> **WHAT THE TASK REQUIRES**
Only lines with the word "object" are needed; collect each of them from the listing below.

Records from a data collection
--- Begin ---
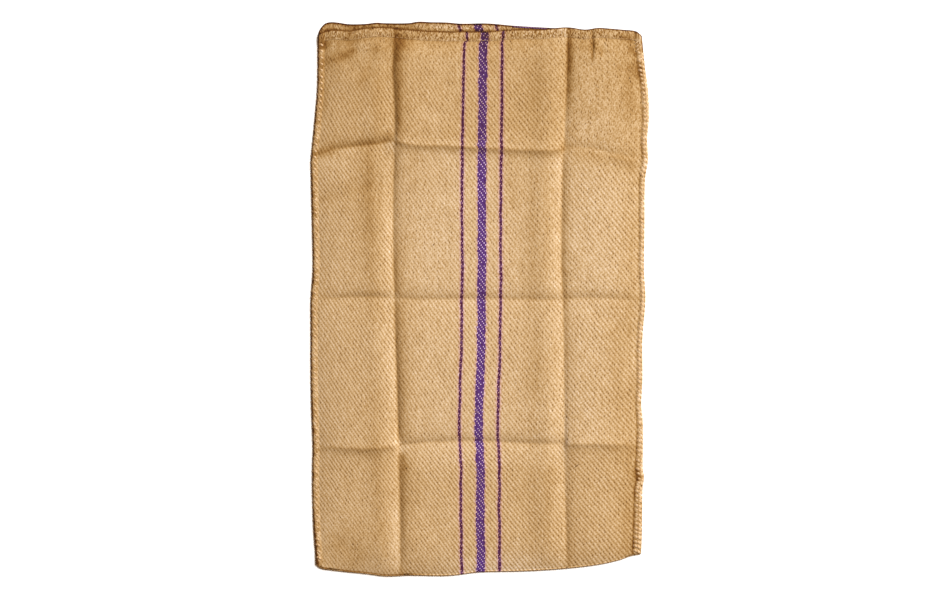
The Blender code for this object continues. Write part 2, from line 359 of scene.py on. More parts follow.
def picksAt(y):
    up = y - weave["closerBelow"]
    return up / weave["pickSpacing" if up > 0 else "bottomPickSpacing"]


# How brown the cloth is, as soft strokes like the creases: some of it is wear and dust, and much is
# painted shade beside folds and creases. Each height is in steps of browning, and a negative one is a
# paler place, mostly painted light where a fold would shade the cloth.
soilAndShadeStrokes = (
    ((-338, 520), (-180, 530), 0.14, (60.0, 30.0)),
    ((-254, 506), (-280, 492), 0.55, (7.0, 7.0)),
    ((-276, 492), (-316, 480), 0.36, (10.0, 10.0)),
    ((-316, 524), (-314, 506), 0.55, (5.0, 5.0)),
    ((-262, 540), (-262, 518), 0.32, (8.0, 8.0)),
    ((-208, 462), (-208, 350), 0.13, (14.0, 12.0)),
    ((-320, 490), (-317, 380), 0.20, (7.0, 7.0)),
    ((-226, 508), (-212, 492), 0.05, (8.0, 10.0)),
    ((-211, 518), (-209, 500), 0.26, (6.0, 6.0)),
    ((-212, 505), (-228, 452), 0.10, (8.0, 8.0)),
    ((-338, 200), (-205, 240), 0.12, (22.0, 12.0)),
    ((-300, -480), (-230, -530), 0.16, (40.0, 40.0)),
    ((312, 486), (330, 440), 0.20, (10.0, 10.0)),
    ((320, -344), (322, -368), 0.75, (6.0, 6.0)),
    ((-164, -288), (-158, -312), -0.34, (6.0, 7.0)),
    ((-158, -320), (-150, -352), 0.26, (5.0, 5.0)),
    ((-272, -304), (-184, -304), 0.08, (18.0, 4.0)),
    ((-328, 288), (-290, 299), 0.26, (3.0, 9.0)),
    ((-240, 470), (-244, 330), 0.02, (20.0, 12.0)),
    ((-326, 540), (-322, 508), 0.45, (5.0, 7.0)),
    ((-226, 330), (-222, 110), 0.26, (18.0, 18.0)),
    ((-222, 110), (-218, -40), 0.14, (16.0, 16.0)),
    ((-218, -180), (-194, -540), 0.13, (18.0, 16.0)),
    ((-187, 520), (-187, 440), 0.14, (8.0, 8.0)),
    ((-166, 512), (-166, 480), 0.25, (4.0, 7.0)),
    ((-165, 500), (-164, 330), 0.30, (5.0, 6.0)),
    ((-160, 120), (-152, -450), 0.13, (6.0, 15.0)),
    ((188, 300), (318, 280), 0.28, (24.0, 8.0)),
    ((276, -10), (276, -300), 0.13, (26.0, 26.0)),
    ((118, -60), (118, -200), 0.11, (22.0, 22.0)),
    ((139, -330), (137, -530), 0.09, (12.0, 10.0)),
    ((298, -400), (300, -545), 0.10, (16.0, 16.0)),
    ((-60, -537), (140, -529), -0.16, (20.0, 16.0)),
    ((-180, 340), (-214, 330), 0.12, (12.0, 12.0)),
    ((106, 300), (106, 0), 0.14, (24.0, 26.0)),
    ((106, 0), (106, -560), 0.07, (22.0, 26.0)),
    ((310, 300), (302, -540), 0.16, (24.0, 34.0)),
    ((300, 500), (306, 370), 0.24, (22.0, 22.0)),
    ((136, 310), (136, 40), 0.10, (12.0, 10.0)),
    ((115, 500), (115, 350), 0.14, (34.0, 34.0)),
    ((-130, 300), (-130, 230), 0.10, (30.0, 30.0)),
    ((66, 300), (66, 180), 0.12, (16.0, 16.0)),
    ((-161, 536), (-161, 506), 0.75, (9.0, 12.0)),
    ((227, 546), (230, 514), 0.4, (2.2, 2.2)),
    ((231, 521), (229, 500), 0.55, (3.6, 3.8)),
    ((228.5, 502), (228, 482), 0.5, (1.2, 1.2)),
    ((286, 533), (312, 524), 0.5, (5.0, 5.0)),
    ((305, 513), (317, 494), 0.7, (2.4, 2.4)),
    ((326, 476), (327, 448), 0.5, (4.0, 3.0)),
    ((246, 512), (246, 494), 0.25, (4.0, 4.0)),
    ((-178, 330), (-175, 306), -0.16, (8.0, 8.0)),
    ((-171, 14), (-170, -8), -0.22, (10.0, 12.0)),
    ((-186, 180), (-182, 30), -0.10, (9.0, 9.0)),
    ((-178, -60), (-175, -220), -0.10, (9.0, 9.0)),
    ((-172, -400), (-170, -540), -0.11, (9.0, 9.0)),
    ((-132, 384), (-82, 356), -0.10, (18.0, 18.0)),
    ((206, 364), (212, 326), -0.16, (9.0, 9.0)),
    ((168, 320), (171, 300), 0.20, (7.0, 7.0)),
    ((302, 274), (318, 262), 0.16, (8.0, 8.0)),
    ((311, -80), (311, -150), -0.12, (10.0, 10.0)),
    ((-226, 472), (-246, 430), 0.16, (9.0, 9.0)),
    ((-304, 516), (-292, 512), -0.20, (9.0, 9.0)),
    ((-238, 520), (-228, 506), -0.18, (8.0, 8.0)),
    ((177, 562), (177, 520), -0.38, (9.0, 9.0)),
    ((148, 548), (148, 520), -0.18, (9.0, 9.0)),
    ((-185, -286), (-140, -300), -0.12, (10.0, 10.0)),
    ((-226, 384), (-222, 330), -0.10, (12.0, 12.0)),
    ((208, 524), (212, 504), 0.20, (8.0, 7.0)),
)

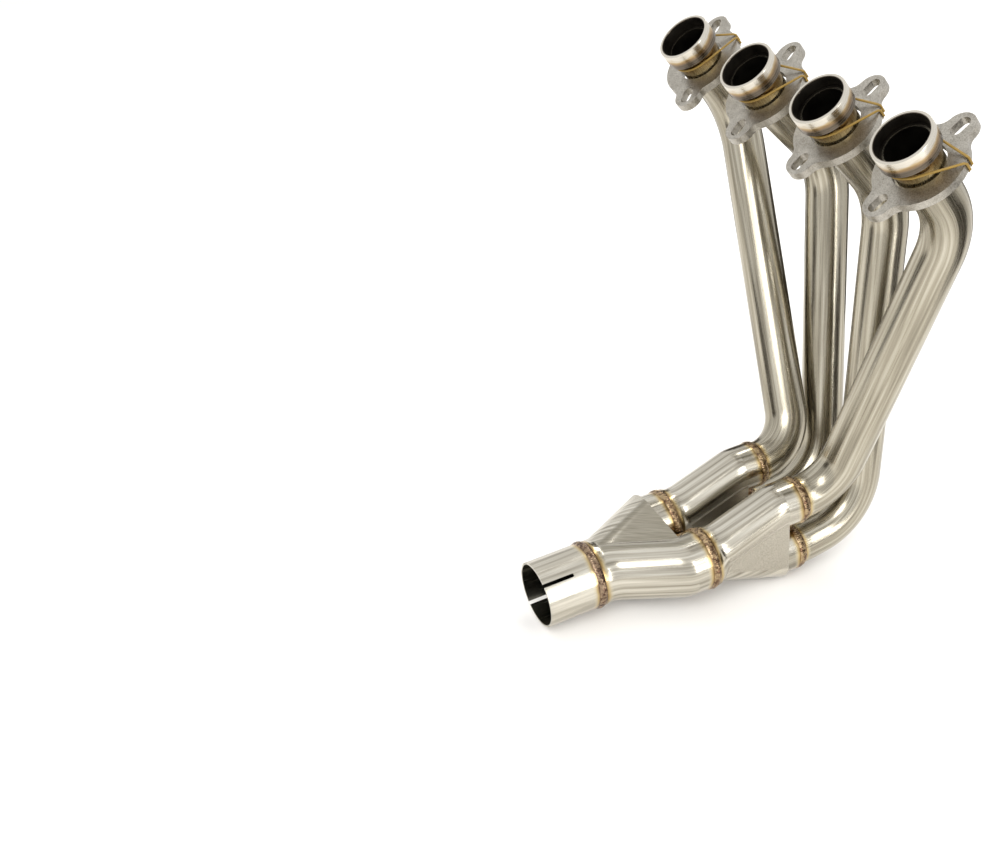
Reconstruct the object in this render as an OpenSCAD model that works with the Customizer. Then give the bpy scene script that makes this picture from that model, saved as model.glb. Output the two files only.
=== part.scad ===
// Four-into-two-into-one exhaust header for an inline-four motorcycle engine.
// Bent tubes drop from four round collars, pair up in two first-stage
// collectors and merge again into one slotted outlet sleeve.
// Every piece is drawn with the collector line along +X and turned as a whole
// to the way the header lies on a bench. The origin is the middle of the
// outlet sleeve's mouth and +Z is up.

/* [Ports] */
// Distance between neighbouring exhaust ports
port_pitch = 80; // [76:0.5:92]
// How far the middle of the port row sits left of the outlet line
port_row_shift = 58; // [30:1:75]
// Distance of the port faces ahead of the outlet mouth
port_ahead = 233; // [220:1:250]
// Height of the port faces above the outlet line
port_height = 309; // [280:1:340]
// Lean of the port axes above the outlet line
port_angle = 53; // [48:0.5:58]

/* [Collars] */
// Outer diameter of the turned collars
collar_d = 40; // [39:0.2:43]
// Bore of the collars
collar_bore_d = 35; // [33.5:0.2:36]
// Length of the collars along the port axis
collar_len = 13.5; // [12:0.5:18]
// Depth of the bore down to the end of the tube
collar_bore_depth = 9; // [6:0.5:11]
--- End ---
> **SOLUTION FOR THIS TASK**
The Blender code for this object continues. Write part 2, from line 359 of scene.py on. More parts follow.
Reconstruct the object in this render as an OpenSCAD model that works with the Customizer. Then give the bpy scene script that makes this picture from that model, saved as model.glb. Output the two files only.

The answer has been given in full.